Apa untungnya menjadi seorang editor jurnal ilmiah?

Pertanyaan ini pertama kali muncul bukan dari saya yang dari tahun 2010 hingga sekarang aktif menjadi salah satu editor jurnal (kurang terkenal) di negeri ini. Cukup menggelitik dan menggoyah tembok ‘radikalisme’ setelah mendengar pertanyaan tersebut diajukan oleh seorang reviewer yang kebetulan juga seorang professor. Setelah menerima email yang berisi artikel untuk direview dari saya, beliau secara langsung bertanya mengenai keuntungan menjadi seorang editor dan reviewer itu apa? Jikalau dilihat dari sisi penulis, sangat jelas keuntungan mereka adalah aktualisasi diri, artikel mereka semakin bagus dan readable tentunya. Bahkan sekarang mempublikasikan artikel di jurnal juga menjadi syarat lulus S2 dan S3, dan bagi peneliti dan dosen bisa mendongkrak karirnya lebih tinggi. Minimal tidak banyak salah ketik, gambar lebih jelas dan lebih terstruktur. Ya.. itu batas minimal non substansial yang akan diterima oleh seorang penulis. Meskipun dibalik itu semua ada proses yang cukup dianggap ‘berat’ dan melelahkan bagi sebagian orang. Namun sekali lagi, itu dari sisi penulis, mereka mendapatkan keuntungan dibalik kerja keras merevisi, membaca artikel lagi dan merevisi lagi hingga sempurna.

Tidak berhenti di situ, saya juga mendapatkan pertanyaan yang sama dari seorang pejabat pemerintah kota di saat proses pendampingan digitalisasi jurnal. Apa untungnya mengelola jurnal bagi kita, yaitu editor? Jawaban atas pertanyaan itu sebenarnya cukup mudah dijawab dikala jurnal yang kita kelola memberlakukan Article Processing Charge (APC) atau menarik bayaran atas proses review hingga proses produksi artikel. Nyatanya, sangat sedikit jurnal di Indonesia yang memberlakukan APC ini, sangat sedikit. Hanya jurnal-jurnal yang dikelola lembaga khusus non pendidikan yang memberlakukan APC ini. Yang lain, free of charge alias gratisan. Sama halnya dengan jurnal yang saya kelola dan jurnal yang kebetulan saya dampingi. Gratis! Berbeda dengan jurnal-jurnal kawakan di luar sana yang tidak murah menarik bayaran. Ada yang gratisan juga sih sebenarnya, tapi proporsinya mungkin sedikit, justru lebih banyak yang berbayar. Jurnal bagus ya bayarannya bagus, meskipun tidak berlaku untuk semuanya ya.
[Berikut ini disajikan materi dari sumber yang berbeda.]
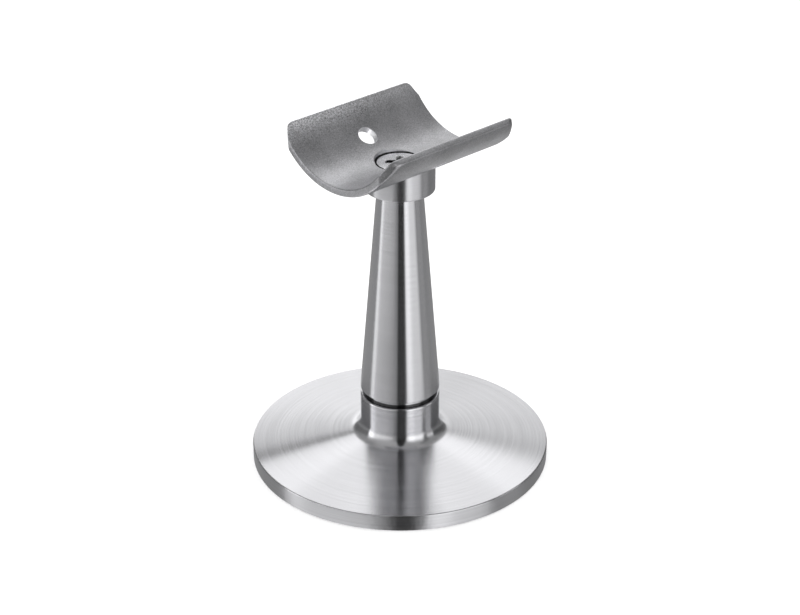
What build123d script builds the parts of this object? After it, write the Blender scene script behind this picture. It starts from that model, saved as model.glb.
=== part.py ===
from build123d import *
from math import copysign, cos, radians, sin
import os

# Railing saddle post for a round 2 inch tube, in millimetres.
# The origin is at the centre of the foot's underside, +Z is up and the tube lies along X.

# Tube, and the plate bent to its curve
tube_radius = 25.4
tube_clearance = 0.1
plate_thickness = 2.5
saddle_length = 58.0
saddle_half_angle = 63.5
saddle_trim_radius = 35.3
saddle_inner_chamfer = 0.3
saddle_outer_chamfer = 0.5
rail_hole_radius = 3.25
rail_hole_angle = 35.0

# Collar between the post and the saddle
collar_radius = 11.3
collar_height = 6.9
collar_edge_radius = 0.6
cope_clearance = 0.02

# Countersunk M8 saddle screw with a cross recess
screw_radius = 4.0
screw_length = 35.0
head_radius = 7.5
head_cone_radius = 8.2
head_angle = 90.0
head_sink = 0.05
screw_hole_radius = 4.3
countersink_radius = 8.1
countersink_clearance = 0.06
recess_radius = 4.7
recess_arm_width = 2.3
recess_depth = 4.2
recess_floor_radius = 1.2

# Tapered post
post_length = 71.5
post_top_radius = 7.5
post_edge_chamfer = 0.3
tenon_radius = 5.5
tenon_length = 3.0
tenon_clearance = 0.05

# Foot, with the neck and the spigot that stand on it
foot_radius = 50.0
rim_height = 5.5
rim_edge_chamfer = 0.4
foot_edge_chamfer = 0.3
foot_slope = 0.12
stem_radius = 13.3
neck_height = 23.2
neck_sweep_radius = 4.5
neck_edge_chamfer = 0.6
groove_height = 2.2
groove_depth = 1.5
spigot_engagement = 3.0
spigot_clearance = 0.05
relief_radius = 42.0
relief_depth = 1.0
floor_thread_radius = 5.0
floor_thread_length = 10.0

# M8 stud that joins foot and post from inside
stud_radius = 4.0
stud_length = 24.0
stud_web = 2.0

# Shared by all tapped holes and by what is screwed into them
thread_clearance = 0.05
thread_end_gap = 0.2
thread_chamfer = 0.8
drill_point = 0.6

# Heights and radii that follow from the sizes above
post_foot_height = neck_height + groove_height
spigot_radius = stem_radius - groove_depth
spigot_top = post_foot_height + spigot_engagement
post_top_height = post_foot_height + post_length
tenon_top = post_top_height + tenon_length
saddle_underside = post_top_height + collar_height
trough_height = saddle_underside + plate_thickness
saddle_inner_radius = tube_radius + tube_clearance
saddle_outer_radius = saddle_inner_radius + plate_thickness
tube_axis_height = trough_height + saddle_inner_radius
head_top = trough_height - head_sink
screw_tip = head_top - screw_length
countersink_height = head_top - (head_cone_radius - countersink_radius) - countersink_clearance
floor_thread_top = relief_depth + floor_thread_length
stud_hole_radius = stud_radius + thread_clearance
stud_hole_floor = floor_thread_top + stud_web + drill_point * (floor_thread_radius + stud_hole_radius)
stud_bottom = stud_hole_floor + thread_end_gap
stud_top = stud_bottom + stud_length


def blind_hole(radius, mouth, floor):
    """Cutter for a drilled hole on the axis, with the drill's point beyond its full depth."""
    point = floor + copysign(drill_point * radius, floor - mouth)
    with BuildPart(mode=Mode.PRIVATE) as hole:
        with BuildSketch(Plane.XZ):
            with BuildLine():
                Polyline((0, mouth), (radius, mouth), (radius, floor), (0, point), close=True)
            make_face()
        revolve(axis=Axis.Z)
    return hole.part


# Foot: one turned piece whose sloping top sweeps up into the neck. The spigot above the
# neck shows as the floor of the shadow groove and carries the post.
with BuildPart() as base_flange:
    with BuildSketch(Plane.XZ) as foot_section:
        neck_root = rim_height + foot_slope * (foot_radius - stem_radius)
        with BuildLine():
            Polyline(
                (0, relief_depth),
                (relief_radius, relief_depth),
                (relief_radius, 0),
                (foot_radius, 0),
                (foot_radius, rim_height),
                (stem_radius, neck_root),
                (stem_radius, neck_height),
                (spigot_radius, neck_height),
                (spigot_radius, spigot_top),
                (0, spigot_top),
                close=True,
            )
        make_face()
        fillet(foot_section.vertices().sort_by_distance((stem_radius, neck_root))[0], neck_sweep_radius)
        chamfer(foot_section.vertices().sort_by_distance((stem_radius, neck_height))[0], neck_edge_chamfer)
        chamfer(foot_section.vertices().sort_by_distance((foot_radius, rim_height))[0], rim_edge_chamfer)
        chamfer(foot_section.vertices().sort_by_distance((foot_radius, 0))[0], foot_edge_chamfer)
    revolve(axis=Axis.Z)
    add(blind_hole(floor_thread_radius, relief_depth, floor_thread_top), mode=Mode.SUBTRACT)
    add(blind_hole(stud_hole_radius, spigot_top, stud_hole_floor), mode=Mode.SUBTRACT)
base_flange.part.label = "base_flange"

# Joining stud: headless, in the spigot and in the foot of the post
with BuildPart() as joining_stud:
    with BuildSketch(Plane.XY.offset(stud_bottom)):
        Circle(stud_radius)
    extrude(amount=stud_length)
    chamfer(joining_stud.edges().filter_by(GeomType.CIRCLE), length=thread_chamfer)
joining_stud.part.label = "joining_stud"

# Post: turned to a taper, socketed on the spigot, with a tenon for the collar
with BuildPart() as post:
    with BuildSketch(Plane.XZ) as post_section:
        socket_radius = spigot_radius + spigot_clearance
        with BuildLine():
            Polyline(
                (0, spigot_top),
                (socket_radius, spigot_top),
                (socket_radius, post_foot_height),
                (stem_radius, post_foot_height),
                (post_top_radius, post_top_height),
                (tenon_radius, post_top_height),
                (tenon_radius, tenon_top),
                (0, tenon_top),
                close=True,
            )
        make_face()
        chamfer(post_section.vertices().sort_by_distance((stem_radius, post_foot_height))[0], post_edge_chamfer)
    revolve(axis=Axis.Z)
    add(blind_hole(stud_hole_radius, spigot_top, stud_top + thread_end_gap), mode=Mode.SUBTRACT)
    add(
        blind_hole(screw_radius + thread_clearance, tenon_top, screw_tip - thread_end_gap),
        mode=Mode.SUBTRACT,
    )
post.part.label = "post"

# Collar: a turned ring with its lower edge broken by a small radius, coped to the saddle's underside
with BuildPart() as collar:
    with BuildSketch(Plane.XY.offset(post_top_height)):
        Circle(collar_radius)
    extrude(amount=collar_height + collar_radius)
    fillet(collar.edges().sort_by(Axis.Z)[0], radius=collar_edge_radius)
    with BuildSketch(Plane.YZ):
        with Locations((0, tube_axis_height)):
            Circle(saddle_outer_radius + cope_clearance)
    extrude(amount=collar_radius + cope_clearance, both=True, mode=Mode.SUBTRACT)
    with Locations((0, 0, post_top_height)):
        Hole(tenon_radius + tenon_clearance, depth=tenon_length)
    with Locations((0, 0, countersink_height)):
        CounterSinkHole(
            screw_hole_radius, countersink_radius, depth=countersink_height, counter_sink_angle=head_angle
        )
collar.part.label = "collar"

# Saddle: a plate bent to the tube, its four corners trimmed to a round about the post, with a
# screw hole half way up each wall and a countersunk hole in the middle of the trough
with BuildPart() as saddle:
    with BuildSketch(Plane.YZ.offset(-saddle_length / 2)):
        with BuildLine():
            bend = ((0, tube_axis_height), -90 - saddle_half_angle, 2 * saddle_half_angle)
            inner_arc = CenterArc(bend[0], saddle_inner_radius, bend[1], bend[2])
            outer_arc = CenterArc(bend[0], saddle_outer_radius, bend[1], bend[2])
            Line(inner_arc @ 0, outer_arc @ 0)
            Line(inner_arc @ 1, outer_arc @ 1)
        make_face()
    extrude(amount=saddle_length)
    with BuildSketch():
        Circle(saddle_trim_radius)
    extrude(amount=tube_axis_height, mode=Mode.INTERSECT)
    inner_face, outer_face = saddle.faces().sort_by(SortBy.AREA)[-2:]
    chamfer(inner_face.edges(), length=saddle_inner_chamfer)
    chamfer(outer_face.edges(), length=saddle_outer_chamfer)
    for side in (-1, 1):
        wall = Plane(
            origin=(0, 0, tube_axis_height),
            x_dir=(1, 0, 0),
            z_dir=(0, side * sin(radians(rail_hole_angle)), -cos(radians(rail_hole_angle))),
        )
        with BuildSketch(wall):
            Circle(rail_hole_radius)
        extrude(amount=saddle_outer_radius + plate_thickness, mode=Mode.SUBTRACT)
    with Locations((0, 0, countersink_height)):
        CounterSinkHole(
            screw_hole_radius, countersink_radius, depth=countersink_height, counter_sink_angle=head_angle
        )
saddle.part.label = "saddle"

# Cross recess: four arms, closed in by a cone that narrows towards the recess floor
with BuildPart(mode=Mode.PRIVATE) as recess:
    with BuildSketch(Plane.XY.offset(head_top)):
        with PolarLocations(0, 2, start_angle=45, angular_range=180):
            Rectangle(2 * recess_radius, recess_arm_width)
    extrude(amount=-recess_depth)
    with BuildSketch(Plane.XZ):
        with BuildLine():
            Polyline(
                (0, head_top),
                (recess_radius, head_top),
                (recess_floor_radius, head_top - recess_depth),
                (0, head_top - recess_depth),
                close=True,
            )
        make_face()
    revolve(axis=Axis.Z, mode=Mode.INTERSECT)

# Saddle screw: pulls saddle and collar down onto the post
with BuildPart() as saddle_screw:
    with BuildSketch(Plane.XZ) as screw_section:
        land_height = head_top - (head_cone_radius - head_radius)
        cone_foot = head_top - (head_cone_radius - screw_radius)
        with BuildLine():
            Polyline(
                (0, head_top),
                (head_radius, head_top),
                (head_radius, land_height),
                (screw_radius, cone_foot),
                (screw_radius, screw_tip),
                (0, screw_tip),
                close=True,
            )
        make_face()
        chamfer(screw_section.vertices().sort_by_distance((screw_radius, screw_tip))[0], thread_chamfer)
    revolve(axis=Axis.Z)
    add(recess.part, mode=Mode.SUBTRACT)
saddle_screw.part.label = "saddle_screw"

os.makedirs("parts", exist_ok=True)
export_step(base_flange.part, "parts/base_flange.step")
export_step(joining_stud.part, "parts/joining_stud.step")
export_step(post.part, "parts/post.step")
export_step(collar.part, "parts/collar.step")
export_step(saddle.part, "parts/saddle.step")
export_step(saddle_screw.part, "parts/saddle_screw.step")
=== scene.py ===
import math

import bmesh
import bpy
import numpy as np
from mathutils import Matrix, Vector


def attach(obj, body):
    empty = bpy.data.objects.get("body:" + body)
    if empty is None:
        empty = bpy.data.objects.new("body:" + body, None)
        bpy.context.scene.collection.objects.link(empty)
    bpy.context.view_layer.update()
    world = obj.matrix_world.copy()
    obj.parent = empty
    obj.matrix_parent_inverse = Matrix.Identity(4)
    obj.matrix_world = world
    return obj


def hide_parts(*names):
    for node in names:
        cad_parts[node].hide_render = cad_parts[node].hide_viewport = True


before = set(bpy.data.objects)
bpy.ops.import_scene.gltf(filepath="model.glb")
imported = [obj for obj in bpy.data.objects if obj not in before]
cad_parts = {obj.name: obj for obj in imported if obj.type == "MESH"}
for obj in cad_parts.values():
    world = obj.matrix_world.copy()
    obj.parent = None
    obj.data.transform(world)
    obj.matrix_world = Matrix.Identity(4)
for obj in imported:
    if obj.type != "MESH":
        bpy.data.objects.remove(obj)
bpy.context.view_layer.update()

# Foot: one piece of stainless steel bar, turned on the lathe and brushed while it turned.
# Its sloping top sweeps up into the neck, and the spigot above the neck carries the post.
# A relief and a tapped M10 hole in the underside take the floor fixing.
foot_radius = 50.0
rim_height = 5.5
top_slope = 0.12
stem_radius = 13.3
neck_height = 23.2
sweep_radius = 4.5
spigot_radius = 11.8
spigot_top = 28.4
stud_hole_radius = 4.05
stud_hole_floor = 18.43
relief_radius = 42.0
relief_depth = 1.0
floor_thread_major = 5.0
floor_thread_minor = 4.25
floor_thread_pitch = 1.5
floor_thread_top = 11.0
thread_flat = 0.12
thread_lead_in = 0.3
drill_point = 0.6
turned_columns = 256
brushed_steel_tone = 0.63
fine_marks_per_mm = 2.3
coarse_marks_per_mm = 0.7


def rounded(corners, degrees=6.0):
    """Points of a path through corners (across, height, radius). A corner with a radius becomes the
    arc that touches both of its runs: its centre lies on the bisector, radius / sin(half angle) away."""
    corners = np.array(corners, float)
    spots = corners[:, :2]
    path = [spots[:1]]
    for before, corner, after, radius in zip(spots[:-2], spots[1:-1], spots[2:], corners[1:-1, 2]):
        if radius == 0:
            path.append(corner[None])
            continue
        back = (before - corner) / np.linalg.norm(before - corner)
        ahead = (after - corner) / np.linalg.norm(after - corner)
        half = math.acos(float(np.clip(back @ ahead, -1, 1))) / 2
        bisector = (back + ahead) / np.linalg.norm(back + ahead)
        centre = corner + bisector * radius / math.sin(half)
        sweep = math.pi - 2 * half
        steps = max(4, math.ceil(math.degrees(sweep) / degrees))
        turn = np.linspace(-sweep / 2, sweep / 2, steps + 1)[:, None]
        across = (ahead - back) / np.linalg.norm(ahead - back)
        path.append(centre + radius * (np.sin(turn) * across - np.cos(turn) * bisector))
    path.append(spots[-1:])
    return np.concatenate(path)


def turned(radius, height, columns):
    """A turned surface as rows of points: (radius cos a, radius sin a, height) for even angles a. Radius
    and height are one value a row, or one a row and column where a thread or a cope breaks the round."""
    angle = np.arange(columns) * 2 * np.pi / columns
    radius = np.broadcast_to(radius, (len(radius), columns))
    height = np.broadcast_to(height, (len(height), columns))
    return np.stack([radius * np.cos(angle), radius * np.sin(angle), height], axis=2)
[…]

Kembali ke pertanyaan itu, sebenarnya apa keuntungan bagi editor? Jika kita jawab dari sisi keuntungan finansial sepertinya tidak bisa menjawab. Kita investasikan waktu kita untuk mengedit dan membimbing penulis agar tulisannya semakin baik, semakin bagus tanpa ada nama kita di artikel itu. Bahkan di acknowledgment saja tidak ada apalagi menjadi penulis kedua, ketiga, atau kesekian. Tidak ada, bahkan dilarang, tidak etis dan justru menyalahi kaidah ilmiah.

Sampai pada akhirnya saya coba googling: the benefit of journal editor muncullah tulisannya Stephen A Wise dan kumpulan tulisan beberapa editor-in-chief di The World University Rankings. Meskipun banyak opini yang cukup berbeda tetapi ada 1 titik kesepakatan yang bisa saya tarik yaitu pelayanan. Sebuah jawaban yang sama sekali tidak saya harapkan. Kenapa pelayanan? bukankah ini merupakan suatu pekerjaan professional. Menjaga komunitas science tetap berjalan dan membimbing regenerasi bagi para peneliti-peneliti muda. Meskipun banyak jurnal yang menarik bayaran, tetapi itu bukanlah tujuan utamanya. Harapan akhir dari upaya pelayanan ini adalah agar ekosistem ilmu yang dinaungi oleh jurnal tetap ada, berkembang dan secara kelembagaan si jurnal juga bisa tetap berkontribusi terhadap diskusi ilmiah global. Jawaban tidak terharapkan ini memanggil ingatan saya 6 tahun lalu disaat saya mengikuti pelatihan manajemen jurnal terakreditasi di universitas negeri Malang. Di saat sambutan pembukaan, ketua panitia mengatakan ‘selamat datang orang-orang gila yang siap mendedikasikan dirinya untuk kebaikan orang lain dan bukan untuk dirinya’. Kurang lebihnya begitu.